### Set task
In the records that follow, show each line where the word "driverControls" is present.

### Records
'''
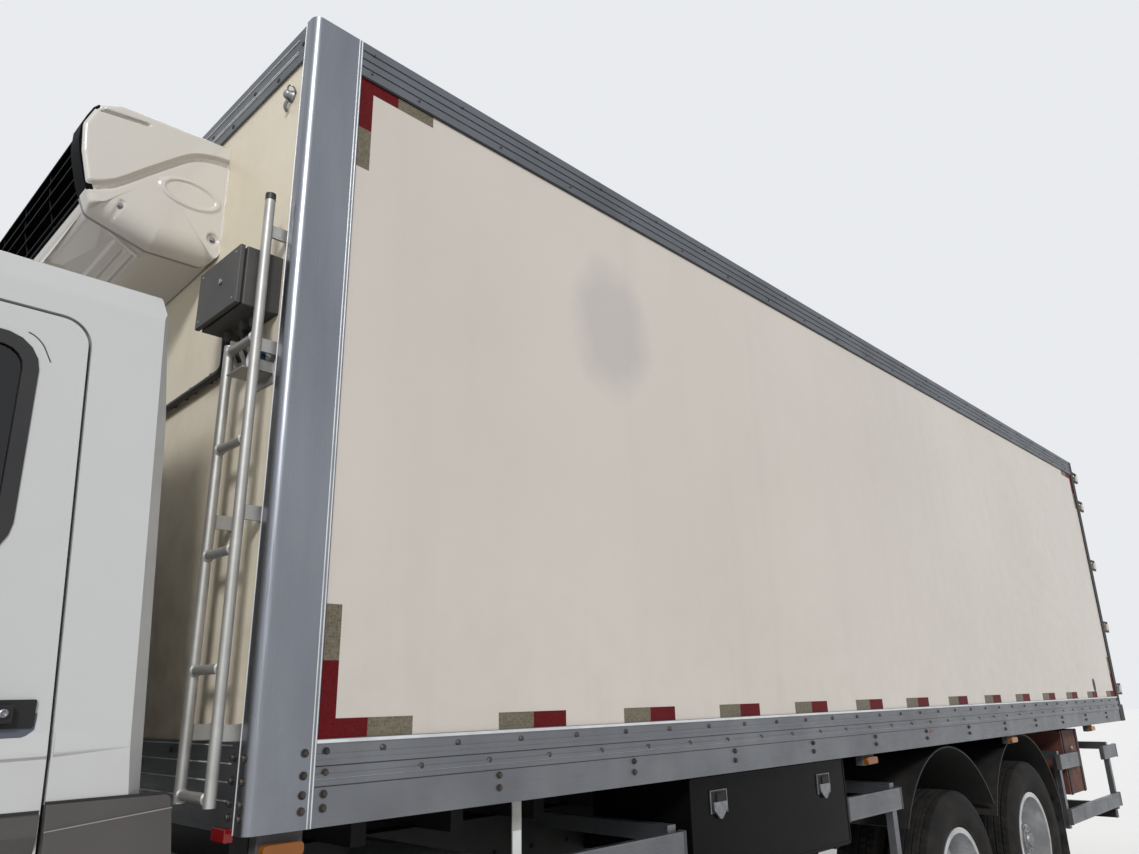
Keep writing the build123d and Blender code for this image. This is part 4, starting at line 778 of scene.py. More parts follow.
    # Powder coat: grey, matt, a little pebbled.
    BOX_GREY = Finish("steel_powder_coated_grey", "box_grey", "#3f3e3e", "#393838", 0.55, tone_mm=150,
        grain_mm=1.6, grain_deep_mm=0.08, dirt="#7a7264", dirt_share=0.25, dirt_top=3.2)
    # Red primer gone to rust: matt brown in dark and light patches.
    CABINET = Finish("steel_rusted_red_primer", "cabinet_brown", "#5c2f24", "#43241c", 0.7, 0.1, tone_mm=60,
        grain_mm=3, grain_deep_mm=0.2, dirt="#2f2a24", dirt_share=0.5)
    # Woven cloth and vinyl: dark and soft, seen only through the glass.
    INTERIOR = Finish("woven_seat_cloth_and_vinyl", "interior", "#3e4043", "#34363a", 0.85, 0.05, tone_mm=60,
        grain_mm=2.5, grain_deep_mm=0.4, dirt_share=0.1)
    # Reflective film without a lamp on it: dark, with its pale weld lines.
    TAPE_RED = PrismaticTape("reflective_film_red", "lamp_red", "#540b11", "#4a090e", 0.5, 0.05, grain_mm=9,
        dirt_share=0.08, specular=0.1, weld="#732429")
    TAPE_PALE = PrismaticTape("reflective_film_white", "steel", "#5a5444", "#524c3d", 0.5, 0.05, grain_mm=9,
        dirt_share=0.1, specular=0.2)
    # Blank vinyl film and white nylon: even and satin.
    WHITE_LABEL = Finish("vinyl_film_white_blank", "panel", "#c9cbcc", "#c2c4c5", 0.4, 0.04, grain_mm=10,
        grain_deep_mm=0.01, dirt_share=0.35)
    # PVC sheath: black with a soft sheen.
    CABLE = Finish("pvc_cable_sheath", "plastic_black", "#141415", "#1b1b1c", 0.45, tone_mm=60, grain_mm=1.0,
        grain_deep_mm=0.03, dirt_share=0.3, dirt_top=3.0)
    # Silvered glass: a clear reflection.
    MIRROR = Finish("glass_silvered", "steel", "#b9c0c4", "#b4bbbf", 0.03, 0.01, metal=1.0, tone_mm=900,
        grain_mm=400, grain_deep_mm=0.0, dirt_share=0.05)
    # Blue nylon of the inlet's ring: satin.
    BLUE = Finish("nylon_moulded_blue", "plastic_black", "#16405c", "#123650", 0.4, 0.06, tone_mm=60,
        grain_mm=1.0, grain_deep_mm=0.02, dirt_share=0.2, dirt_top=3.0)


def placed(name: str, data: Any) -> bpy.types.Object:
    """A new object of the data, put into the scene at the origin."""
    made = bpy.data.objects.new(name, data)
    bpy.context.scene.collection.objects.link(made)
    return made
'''
'''
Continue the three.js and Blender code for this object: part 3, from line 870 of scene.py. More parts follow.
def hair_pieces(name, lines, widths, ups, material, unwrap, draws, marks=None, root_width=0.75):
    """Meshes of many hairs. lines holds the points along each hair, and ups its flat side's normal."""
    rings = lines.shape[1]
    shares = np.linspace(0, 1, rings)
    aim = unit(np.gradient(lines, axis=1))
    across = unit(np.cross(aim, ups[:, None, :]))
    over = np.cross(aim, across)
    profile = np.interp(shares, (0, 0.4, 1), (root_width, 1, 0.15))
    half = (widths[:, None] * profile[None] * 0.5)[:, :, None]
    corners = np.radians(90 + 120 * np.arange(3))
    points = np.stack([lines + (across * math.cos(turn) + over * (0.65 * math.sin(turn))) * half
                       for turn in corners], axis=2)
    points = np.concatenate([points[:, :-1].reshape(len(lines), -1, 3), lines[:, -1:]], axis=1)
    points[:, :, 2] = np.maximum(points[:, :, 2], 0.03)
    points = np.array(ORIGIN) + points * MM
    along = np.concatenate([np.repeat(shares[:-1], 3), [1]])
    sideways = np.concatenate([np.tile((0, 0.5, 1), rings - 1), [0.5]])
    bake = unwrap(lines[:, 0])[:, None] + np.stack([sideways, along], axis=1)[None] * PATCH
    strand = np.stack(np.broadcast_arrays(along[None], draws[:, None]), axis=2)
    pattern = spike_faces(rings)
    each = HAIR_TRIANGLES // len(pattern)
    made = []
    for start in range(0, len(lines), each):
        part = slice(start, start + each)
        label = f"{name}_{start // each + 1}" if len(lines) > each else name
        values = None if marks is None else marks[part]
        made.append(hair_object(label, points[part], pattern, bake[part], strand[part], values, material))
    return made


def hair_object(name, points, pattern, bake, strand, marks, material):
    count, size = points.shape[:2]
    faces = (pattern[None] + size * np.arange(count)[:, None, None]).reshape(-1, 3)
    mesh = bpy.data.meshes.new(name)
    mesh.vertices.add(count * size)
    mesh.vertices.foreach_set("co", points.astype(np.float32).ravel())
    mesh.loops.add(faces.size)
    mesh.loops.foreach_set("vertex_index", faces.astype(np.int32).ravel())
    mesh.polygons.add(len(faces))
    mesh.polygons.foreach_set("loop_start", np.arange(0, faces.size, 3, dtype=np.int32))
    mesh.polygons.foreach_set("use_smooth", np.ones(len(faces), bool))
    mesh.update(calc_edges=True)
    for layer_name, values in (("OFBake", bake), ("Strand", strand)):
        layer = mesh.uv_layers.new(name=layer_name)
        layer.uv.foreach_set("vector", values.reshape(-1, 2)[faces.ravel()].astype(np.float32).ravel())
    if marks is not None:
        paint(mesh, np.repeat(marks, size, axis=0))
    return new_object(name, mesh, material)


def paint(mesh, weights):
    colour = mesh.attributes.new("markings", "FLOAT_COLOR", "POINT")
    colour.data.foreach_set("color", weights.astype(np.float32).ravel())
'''
'''
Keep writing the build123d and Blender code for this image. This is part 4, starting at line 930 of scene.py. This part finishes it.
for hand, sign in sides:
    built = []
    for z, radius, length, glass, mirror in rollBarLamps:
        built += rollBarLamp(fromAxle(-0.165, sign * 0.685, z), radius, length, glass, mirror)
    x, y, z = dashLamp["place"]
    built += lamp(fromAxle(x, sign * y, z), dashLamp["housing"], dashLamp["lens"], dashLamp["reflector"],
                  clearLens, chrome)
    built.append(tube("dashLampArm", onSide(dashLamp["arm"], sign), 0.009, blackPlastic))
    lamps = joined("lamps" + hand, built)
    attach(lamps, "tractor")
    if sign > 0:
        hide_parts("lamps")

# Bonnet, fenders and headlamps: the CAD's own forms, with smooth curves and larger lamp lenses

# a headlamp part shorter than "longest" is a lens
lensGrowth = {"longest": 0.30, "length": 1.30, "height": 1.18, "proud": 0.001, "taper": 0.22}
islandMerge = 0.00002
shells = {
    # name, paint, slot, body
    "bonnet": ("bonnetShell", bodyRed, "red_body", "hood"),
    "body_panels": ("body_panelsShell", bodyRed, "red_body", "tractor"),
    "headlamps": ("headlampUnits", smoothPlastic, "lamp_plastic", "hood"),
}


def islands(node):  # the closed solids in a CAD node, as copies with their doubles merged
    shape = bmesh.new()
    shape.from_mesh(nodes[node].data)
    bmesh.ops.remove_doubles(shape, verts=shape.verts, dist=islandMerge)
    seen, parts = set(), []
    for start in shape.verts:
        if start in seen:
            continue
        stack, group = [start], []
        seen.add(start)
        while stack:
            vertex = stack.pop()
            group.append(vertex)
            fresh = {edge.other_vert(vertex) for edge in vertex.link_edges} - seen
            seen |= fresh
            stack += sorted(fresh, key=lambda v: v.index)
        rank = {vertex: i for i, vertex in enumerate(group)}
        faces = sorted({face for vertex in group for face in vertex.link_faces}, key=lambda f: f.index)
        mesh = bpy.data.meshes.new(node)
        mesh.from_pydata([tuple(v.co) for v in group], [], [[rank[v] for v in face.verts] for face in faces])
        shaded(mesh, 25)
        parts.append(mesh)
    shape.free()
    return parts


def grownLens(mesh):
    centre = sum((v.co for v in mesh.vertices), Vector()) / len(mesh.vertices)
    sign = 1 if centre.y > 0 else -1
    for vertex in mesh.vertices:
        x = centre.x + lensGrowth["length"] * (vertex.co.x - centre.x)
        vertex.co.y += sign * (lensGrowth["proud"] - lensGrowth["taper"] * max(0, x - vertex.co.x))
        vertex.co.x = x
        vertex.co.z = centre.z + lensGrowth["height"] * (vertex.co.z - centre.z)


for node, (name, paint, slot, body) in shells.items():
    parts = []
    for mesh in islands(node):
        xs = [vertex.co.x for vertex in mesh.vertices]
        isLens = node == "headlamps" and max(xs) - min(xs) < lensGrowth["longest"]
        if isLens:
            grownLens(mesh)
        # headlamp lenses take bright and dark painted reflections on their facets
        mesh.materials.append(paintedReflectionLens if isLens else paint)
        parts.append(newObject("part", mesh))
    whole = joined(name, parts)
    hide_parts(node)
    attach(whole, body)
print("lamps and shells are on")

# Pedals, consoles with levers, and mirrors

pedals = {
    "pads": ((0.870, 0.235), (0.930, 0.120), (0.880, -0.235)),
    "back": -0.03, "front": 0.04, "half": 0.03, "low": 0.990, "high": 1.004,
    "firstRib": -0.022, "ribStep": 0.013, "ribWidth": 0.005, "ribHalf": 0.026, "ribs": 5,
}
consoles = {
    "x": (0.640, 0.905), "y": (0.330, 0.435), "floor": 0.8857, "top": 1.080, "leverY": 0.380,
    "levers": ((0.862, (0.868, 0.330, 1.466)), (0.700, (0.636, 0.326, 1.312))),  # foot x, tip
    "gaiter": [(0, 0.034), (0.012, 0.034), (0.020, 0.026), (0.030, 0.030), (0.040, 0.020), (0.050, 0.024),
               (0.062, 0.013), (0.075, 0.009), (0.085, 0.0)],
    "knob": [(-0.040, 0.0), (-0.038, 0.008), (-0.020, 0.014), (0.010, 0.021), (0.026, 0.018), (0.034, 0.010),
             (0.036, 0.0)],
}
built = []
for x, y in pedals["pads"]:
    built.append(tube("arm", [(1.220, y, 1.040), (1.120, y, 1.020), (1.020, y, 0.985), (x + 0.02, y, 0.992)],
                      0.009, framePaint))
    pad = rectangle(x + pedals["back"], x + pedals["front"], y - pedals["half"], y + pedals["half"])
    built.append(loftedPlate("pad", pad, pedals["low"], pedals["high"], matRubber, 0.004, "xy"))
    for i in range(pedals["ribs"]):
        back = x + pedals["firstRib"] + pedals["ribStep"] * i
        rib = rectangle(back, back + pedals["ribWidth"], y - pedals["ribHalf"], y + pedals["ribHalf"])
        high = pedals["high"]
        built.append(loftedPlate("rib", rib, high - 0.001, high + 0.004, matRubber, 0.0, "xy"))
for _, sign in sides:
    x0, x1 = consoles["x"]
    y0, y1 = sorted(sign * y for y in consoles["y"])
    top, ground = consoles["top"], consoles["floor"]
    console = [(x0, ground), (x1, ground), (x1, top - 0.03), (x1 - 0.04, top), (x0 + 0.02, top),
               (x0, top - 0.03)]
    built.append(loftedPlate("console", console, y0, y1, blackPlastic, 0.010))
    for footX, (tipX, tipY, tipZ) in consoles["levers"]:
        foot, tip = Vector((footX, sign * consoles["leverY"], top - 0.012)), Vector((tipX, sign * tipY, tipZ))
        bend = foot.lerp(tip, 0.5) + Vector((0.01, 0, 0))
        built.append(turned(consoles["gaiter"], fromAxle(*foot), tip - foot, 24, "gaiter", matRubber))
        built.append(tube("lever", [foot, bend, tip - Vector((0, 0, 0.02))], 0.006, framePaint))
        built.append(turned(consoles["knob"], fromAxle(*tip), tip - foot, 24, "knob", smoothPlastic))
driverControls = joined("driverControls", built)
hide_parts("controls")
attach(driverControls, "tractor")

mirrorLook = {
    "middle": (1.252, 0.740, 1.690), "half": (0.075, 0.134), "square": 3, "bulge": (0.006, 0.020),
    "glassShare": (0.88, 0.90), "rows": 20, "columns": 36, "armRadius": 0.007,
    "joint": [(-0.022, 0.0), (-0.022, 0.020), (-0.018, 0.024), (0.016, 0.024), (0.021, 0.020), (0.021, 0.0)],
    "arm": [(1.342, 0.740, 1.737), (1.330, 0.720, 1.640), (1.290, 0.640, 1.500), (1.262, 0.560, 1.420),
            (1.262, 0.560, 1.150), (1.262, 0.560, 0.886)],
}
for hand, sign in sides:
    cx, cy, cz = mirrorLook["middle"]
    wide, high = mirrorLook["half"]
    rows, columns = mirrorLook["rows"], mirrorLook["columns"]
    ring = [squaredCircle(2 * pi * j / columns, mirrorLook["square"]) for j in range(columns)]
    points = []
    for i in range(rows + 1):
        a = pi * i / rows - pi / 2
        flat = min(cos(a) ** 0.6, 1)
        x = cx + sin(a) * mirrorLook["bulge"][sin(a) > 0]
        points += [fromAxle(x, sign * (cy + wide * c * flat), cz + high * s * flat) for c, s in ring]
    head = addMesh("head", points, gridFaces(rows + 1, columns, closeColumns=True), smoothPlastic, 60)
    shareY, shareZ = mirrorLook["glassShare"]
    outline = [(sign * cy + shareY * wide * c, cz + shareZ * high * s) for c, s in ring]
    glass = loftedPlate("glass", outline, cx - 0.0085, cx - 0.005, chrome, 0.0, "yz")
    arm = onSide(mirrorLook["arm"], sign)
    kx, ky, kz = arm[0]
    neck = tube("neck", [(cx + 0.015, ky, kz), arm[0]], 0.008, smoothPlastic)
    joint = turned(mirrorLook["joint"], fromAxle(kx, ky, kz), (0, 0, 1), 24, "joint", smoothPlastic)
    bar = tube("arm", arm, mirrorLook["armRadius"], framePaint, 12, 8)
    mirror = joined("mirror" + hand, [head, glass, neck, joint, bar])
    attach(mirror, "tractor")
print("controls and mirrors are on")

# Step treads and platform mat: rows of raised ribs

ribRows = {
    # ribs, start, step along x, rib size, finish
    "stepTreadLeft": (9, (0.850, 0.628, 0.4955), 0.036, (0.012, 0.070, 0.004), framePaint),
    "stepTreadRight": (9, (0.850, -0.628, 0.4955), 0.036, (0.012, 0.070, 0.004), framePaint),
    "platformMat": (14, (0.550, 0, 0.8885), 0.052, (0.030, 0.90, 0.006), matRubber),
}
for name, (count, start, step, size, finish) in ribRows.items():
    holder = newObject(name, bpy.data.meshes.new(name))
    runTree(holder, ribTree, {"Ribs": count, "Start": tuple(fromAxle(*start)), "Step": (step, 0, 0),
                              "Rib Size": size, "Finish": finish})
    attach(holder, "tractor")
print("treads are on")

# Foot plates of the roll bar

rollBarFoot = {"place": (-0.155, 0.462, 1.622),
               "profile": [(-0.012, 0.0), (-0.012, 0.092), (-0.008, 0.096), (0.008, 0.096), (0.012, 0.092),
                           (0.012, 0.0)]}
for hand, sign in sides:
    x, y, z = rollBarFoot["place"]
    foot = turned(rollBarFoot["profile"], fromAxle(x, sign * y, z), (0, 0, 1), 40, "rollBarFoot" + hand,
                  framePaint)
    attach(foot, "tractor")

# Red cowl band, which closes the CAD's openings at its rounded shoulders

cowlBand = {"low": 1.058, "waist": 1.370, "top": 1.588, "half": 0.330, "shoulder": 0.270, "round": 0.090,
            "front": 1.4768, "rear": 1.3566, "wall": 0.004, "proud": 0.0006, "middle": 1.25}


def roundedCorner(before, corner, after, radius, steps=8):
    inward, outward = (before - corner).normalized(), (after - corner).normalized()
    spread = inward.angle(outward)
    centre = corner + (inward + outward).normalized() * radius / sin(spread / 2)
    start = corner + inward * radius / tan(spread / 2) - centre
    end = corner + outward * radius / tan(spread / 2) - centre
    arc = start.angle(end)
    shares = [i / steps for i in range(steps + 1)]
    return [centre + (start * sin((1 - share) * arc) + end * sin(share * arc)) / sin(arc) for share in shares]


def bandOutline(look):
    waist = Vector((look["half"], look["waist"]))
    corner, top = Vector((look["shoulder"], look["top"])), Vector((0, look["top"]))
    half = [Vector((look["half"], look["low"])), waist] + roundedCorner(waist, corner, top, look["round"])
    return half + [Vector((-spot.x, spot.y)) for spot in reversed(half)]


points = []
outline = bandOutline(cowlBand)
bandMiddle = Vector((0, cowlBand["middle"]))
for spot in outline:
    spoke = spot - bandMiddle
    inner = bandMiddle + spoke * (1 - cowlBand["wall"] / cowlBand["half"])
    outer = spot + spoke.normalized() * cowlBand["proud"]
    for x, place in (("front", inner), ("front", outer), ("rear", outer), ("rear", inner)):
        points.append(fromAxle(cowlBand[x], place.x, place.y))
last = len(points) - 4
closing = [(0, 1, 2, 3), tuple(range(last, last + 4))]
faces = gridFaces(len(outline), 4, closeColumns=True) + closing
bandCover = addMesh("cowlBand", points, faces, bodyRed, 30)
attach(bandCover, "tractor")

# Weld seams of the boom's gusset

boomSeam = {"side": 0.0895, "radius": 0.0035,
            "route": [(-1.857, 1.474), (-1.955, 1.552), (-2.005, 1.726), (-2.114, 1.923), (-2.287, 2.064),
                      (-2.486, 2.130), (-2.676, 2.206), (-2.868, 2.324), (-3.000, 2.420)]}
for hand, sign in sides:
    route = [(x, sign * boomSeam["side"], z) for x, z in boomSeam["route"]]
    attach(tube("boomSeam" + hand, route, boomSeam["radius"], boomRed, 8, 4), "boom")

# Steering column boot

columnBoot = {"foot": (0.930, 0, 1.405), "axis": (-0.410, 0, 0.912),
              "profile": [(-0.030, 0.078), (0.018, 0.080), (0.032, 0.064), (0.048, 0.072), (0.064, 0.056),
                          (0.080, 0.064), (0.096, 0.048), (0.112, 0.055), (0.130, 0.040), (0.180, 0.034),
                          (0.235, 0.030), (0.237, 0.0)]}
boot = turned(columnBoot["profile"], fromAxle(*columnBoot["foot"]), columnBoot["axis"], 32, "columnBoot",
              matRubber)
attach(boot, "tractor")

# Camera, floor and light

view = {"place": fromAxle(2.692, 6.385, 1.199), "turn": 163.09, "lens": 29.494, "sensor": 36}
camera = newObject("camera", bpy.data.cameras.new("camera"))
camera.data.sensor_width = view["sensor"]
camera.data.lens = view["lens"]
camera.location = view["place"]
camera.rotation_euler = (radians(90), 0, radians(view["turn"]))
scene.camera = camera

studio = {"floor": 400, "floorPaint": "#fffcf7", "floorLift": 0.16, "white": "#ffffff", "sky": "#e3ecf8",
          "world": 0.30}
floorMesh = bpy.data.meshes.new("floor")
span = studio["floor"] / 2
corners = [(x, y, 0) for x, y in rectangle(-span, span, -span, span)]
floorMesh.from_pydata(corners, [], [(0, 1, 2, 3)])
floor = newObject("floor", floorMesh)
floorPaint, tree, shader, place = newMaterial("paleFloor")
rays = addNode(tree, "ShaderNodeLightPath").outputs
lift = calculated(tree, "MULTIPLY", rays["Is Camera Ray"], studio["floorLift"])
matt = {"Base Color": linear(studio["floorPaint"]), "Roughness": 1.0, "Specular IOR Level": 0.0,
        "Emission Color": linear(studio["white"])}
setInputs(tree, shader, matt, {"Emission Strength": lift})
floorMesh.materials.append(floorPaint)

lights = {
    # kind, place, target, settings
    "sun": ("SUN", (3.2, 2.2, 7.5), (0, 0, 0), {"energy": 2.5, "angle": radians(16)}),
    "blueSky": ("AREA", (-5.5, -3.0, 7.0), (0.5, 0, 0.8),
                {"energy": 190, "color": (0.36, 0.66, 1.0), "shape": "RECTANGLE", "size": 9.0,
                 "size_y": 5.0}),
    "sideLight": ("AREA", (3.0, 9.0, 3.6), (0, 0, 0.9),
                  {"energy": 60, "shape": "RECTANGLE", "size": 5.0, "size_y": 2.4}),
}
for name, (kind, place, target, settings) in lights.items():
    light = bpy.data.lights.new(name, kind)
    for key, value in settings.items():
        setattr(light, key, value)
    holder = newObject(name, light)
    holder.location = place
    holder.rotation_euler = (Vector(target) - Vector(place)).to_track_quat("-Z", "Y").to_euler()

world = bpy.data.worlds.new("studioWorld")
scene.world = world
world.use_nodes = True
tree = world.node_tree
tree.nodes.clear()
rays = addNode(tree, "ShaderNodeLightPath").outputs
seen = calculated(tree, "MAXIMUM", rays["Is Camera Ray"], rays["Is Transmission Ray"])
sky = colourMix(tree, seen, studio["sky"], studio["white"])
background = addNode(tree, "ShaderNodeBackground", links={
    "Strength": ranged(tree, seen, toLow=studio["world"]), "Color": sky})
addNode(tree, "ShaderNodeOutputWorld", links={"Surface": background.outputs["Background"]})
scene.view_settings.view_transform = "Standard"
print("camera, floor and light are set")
'''
### Solution to this task
driverControls = joined("driverControls", built)
attach(driverControls, "tractor")